──────── Data block ────────

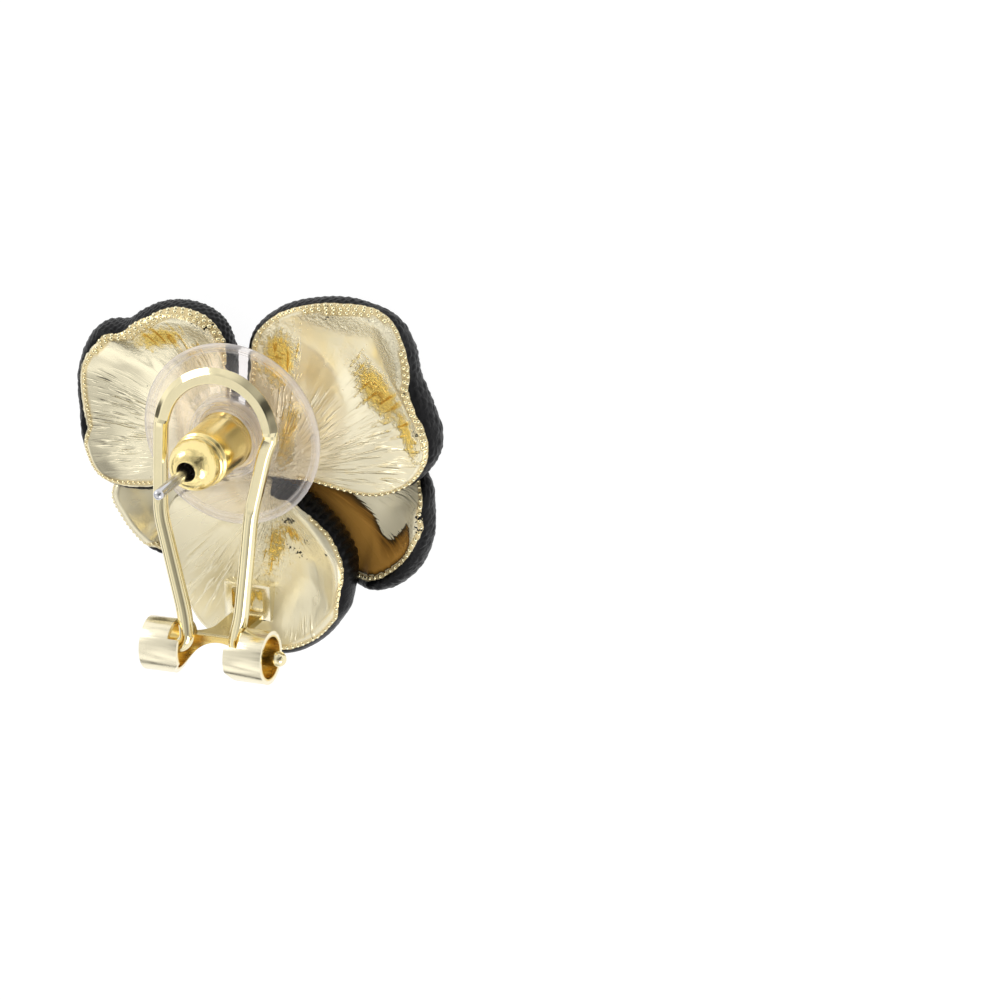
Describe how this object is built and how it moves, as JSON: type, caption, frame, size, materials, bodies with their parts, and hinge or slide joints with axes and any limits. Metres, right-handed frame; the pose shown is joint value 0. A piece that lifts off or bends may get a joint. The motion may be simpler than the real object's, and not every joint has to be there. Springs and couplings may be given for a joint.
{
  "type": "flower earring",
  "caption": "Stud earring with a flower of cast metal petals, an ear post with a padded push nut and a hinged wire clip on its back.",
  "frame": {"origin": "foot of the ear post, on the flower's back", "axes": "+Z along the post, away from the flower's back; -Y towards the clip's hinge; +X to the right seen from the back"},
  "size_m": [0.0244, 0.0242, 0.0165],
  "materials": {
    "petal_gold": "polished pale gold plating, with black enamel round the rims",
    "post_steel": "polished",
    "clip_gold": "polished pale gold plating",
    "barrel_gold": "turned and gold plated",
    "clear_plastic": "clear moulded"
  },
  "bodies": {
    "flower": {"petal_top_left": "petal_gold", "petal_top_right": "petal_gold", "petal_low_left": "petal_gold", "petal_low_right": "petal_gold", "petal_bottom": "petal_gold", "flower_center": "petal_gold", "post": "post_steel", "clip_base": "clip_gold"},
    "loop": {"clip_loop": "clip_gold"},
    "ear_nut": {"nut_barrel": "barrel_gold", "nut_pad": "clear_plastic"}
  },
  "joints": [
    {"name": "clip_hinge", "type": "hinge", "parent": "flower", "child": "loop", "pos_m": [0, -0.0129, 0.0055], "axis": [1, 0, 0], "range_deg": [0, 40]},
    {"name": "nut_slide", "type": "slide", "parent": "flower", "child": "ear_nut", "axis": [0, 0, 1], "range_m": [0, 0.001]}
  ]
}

────────

• [Written task]: Write out each line of the data above again, exactly as given.

• [Solution for this exercise]:
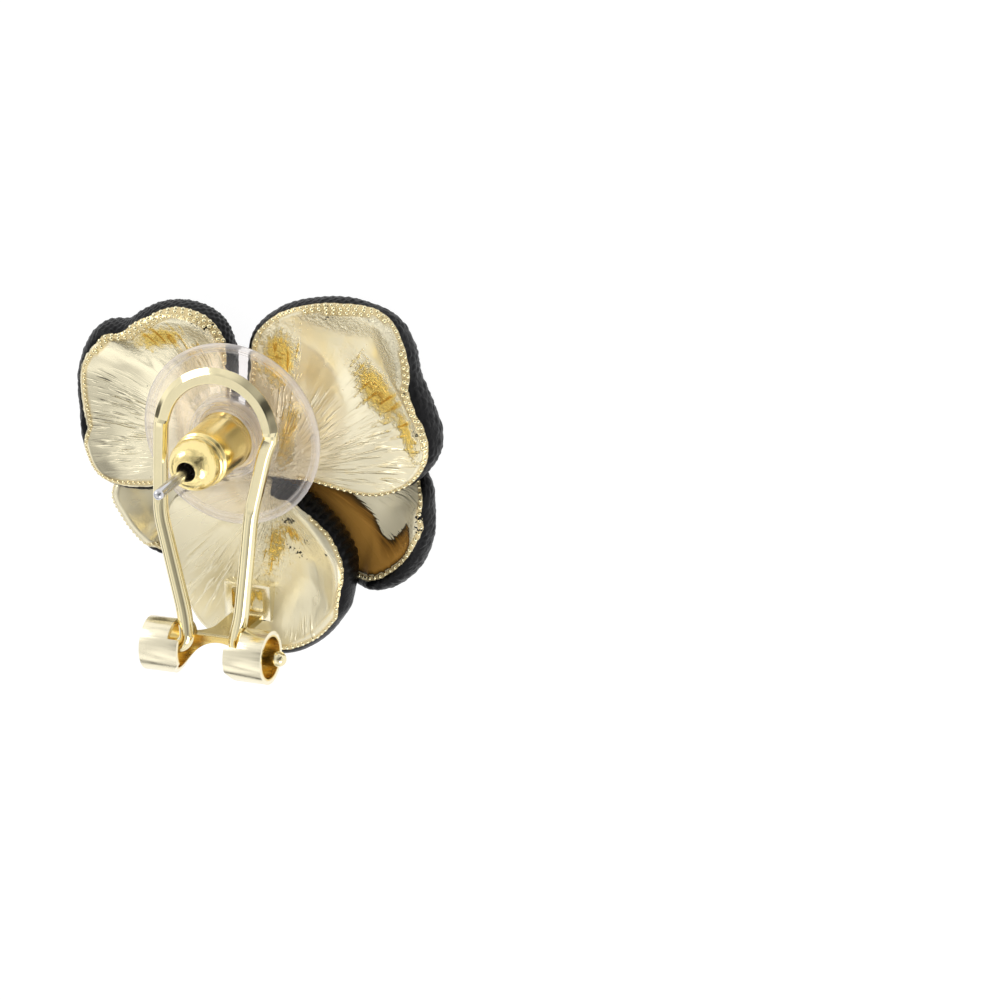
Describe how this object is built and how it moves, as JSON: type, caption, frame, size, materials, bodies with their parts, and hinge or slide joints with axes and any limits. Metres, right-handed frame; the pose shown is joint value 0. A piece that lifts off or bends may get a joint. The motion may be simpler than the real object's, and not every joint has to be there. Springs and couplings may be given for a joint.
{
  "type": "flower earring",
  "caption": "Stud earring with a flower of cast metal petals, an ear post with a padded push nut and a hinged wire clip on its back.",
  "frame": {"origin": "foot of the ear post, on the flower's back", "axes": "+Z along the post, away from the flower's back; -Y towards the clip's hinge; +X to the right seen from the back"},
  "size_m": [0.0244, 0.0242, 0.0165],
  "materials": {
    "petal_gold": "polished pale gold plating, with black enamel round the rims",
    "post_steel": "polished",
    "clip_gold": "polished pale gold plating",
    "barrel_gold": "turned and gold plated",
    "clear_plastic": "clear moulded"
  },
  "bodies": {
    "flower": {"petal_top_left": "petal_gold", "petal_top_right": "petal_gold", "petal_low_left": "petal_gold", "petal_low_right": "petal_gold", "petal_bottom": "petal_gold", "flower_center": "petal_gold", "post": "post_steel", "clip_base": "clip_gold"},
    "loop": {"clip_loop": "clip_gold"},
    "ear_nut": {"nut_barrel": "barrel_gold", "nut_pad": "clear_plastic"}
  },
  "joints": [
    {"name": "clip_hinge", "type": "hinge", "parent": "flower", "child": "loop", "pos_m": [0, -0.0129, 0.0055], "axis": [1, 0, 0], "range_deg": [0, 40]},
    {"name": "nut_slide", "type": "slide", "parent": "flower", "child": "ear_nut", "axis": [0, 0, 1], "range_m": [0, 0.001]}
  ]
}